Beyond these other papers, I’ve found that the impacts occur roughly linearly on the margin, meaning that the policy concept can operate incrementally. Furthermore, the policy disproportionately benefits children, and separate studies show that this will in turn improve educational and health outcomes. The impacts are largely but not uniformly beneficial to low income households, though losses are small.

Reforms that broaden the tax base are often regressive on their own, but how the revenue is spent matters. Repealing the personal allowance is one such instance: using the revenue to fund a UBI switches the distributional sign from regressive to highly progressive.

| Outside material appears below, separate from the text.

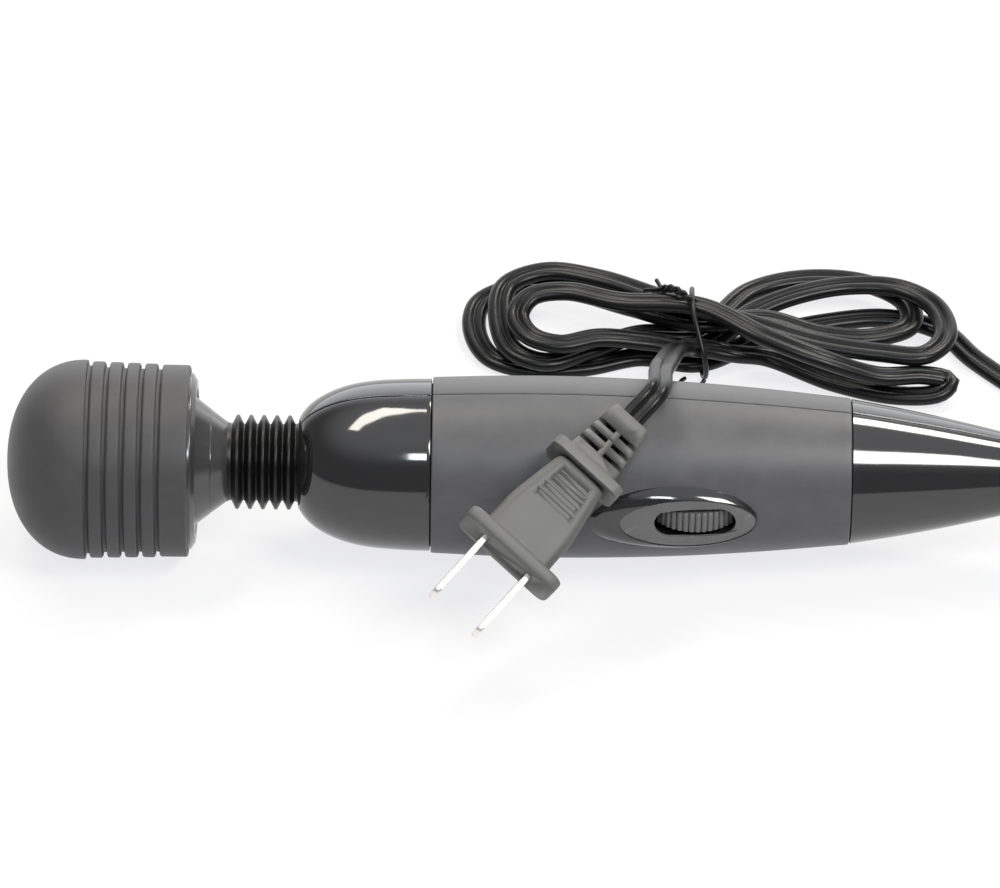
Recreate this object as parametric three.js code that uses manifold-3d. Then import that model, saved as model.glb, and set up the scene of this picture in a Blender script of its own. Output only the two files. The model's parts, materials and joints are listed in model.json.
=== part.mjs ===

  1. The Green Party states that in their model, UBI will be taxable, but “all income tax payers will have a tax-free allowance which is the equivalent to their Universal Basic Income amount”; this means that, in practice, the UBI would not be taxed and the personal allowance would effectively be eliminated. 

  2. This and the remaining analysis uses the OpenFisca-UK microsimulation model with data from 2020, when the personal allowance was set at £12,500. Source code is at github.com/UBICenter/personal-allowance

  3. The Gini coefficients used throughout are calculated using total household net income weighted by people.